Change You Make What You May Notice What To Do Next
Shorter directions Less arguing over what you meant Keep directions to one step when possible
Steadier routine Less pushback at predictable times Post the order and stick with it
Specific praise More repeats of the same good habit Name the exact action each time
Linked consequence Less testing after you give a limit Stay calm and make the result immediate
Fewer lectures Quicker recovery after conflict Save longer talks for calm moments

When It’s Time To Ask For Extra Help

Sometimes a child is not just ignoring you. Sometimes something else is getting in the way. Bring it up with your child’s doctor if the listening problem shows up across home and school, keeps getting worse, comes with heavy outbursts, or sits beside trouble with attention, speech, sleep, or learning.

The CDC’s page on developmental concerns says to act early if you have worries and talk with your child’s doctor.

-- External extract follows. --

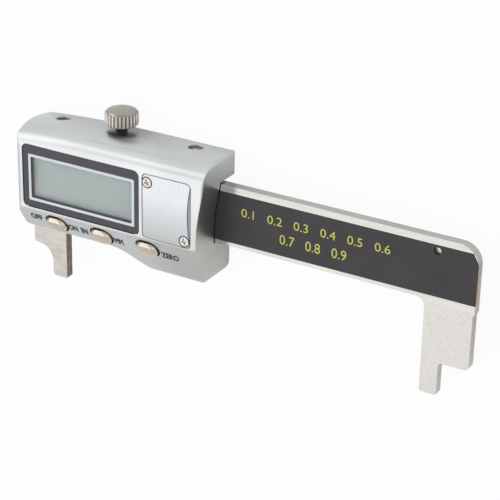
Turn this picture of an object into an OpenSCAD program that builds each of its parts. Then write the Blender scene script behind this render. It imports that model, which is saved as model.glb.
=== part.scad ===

You can also ask the teacher what they see in class. That gives you a clearer picture of whether the problem is tied to one setting or shows up everywhere.

Asking for help is not overreacting. Plenty of children who seem stubborn on the surface are dealing with attention gaps, language snags, learning strain, or stress that they cannot explain well yet.

What Better Listening Usually Looks Like

Better listening does not mean your child turns into a tiny adult who says “okay” to every request. It means you ask once and get a response more often. It means the arguing gets shorter. It means your child can recover after a limit instead of spiraling through the whole evening.

That kind of change is built in plain moments: one clear direction, one fair limit, one calm follow-through, one bit of praise that lands. Stack enough of those moments together and the house starts to feel lighter.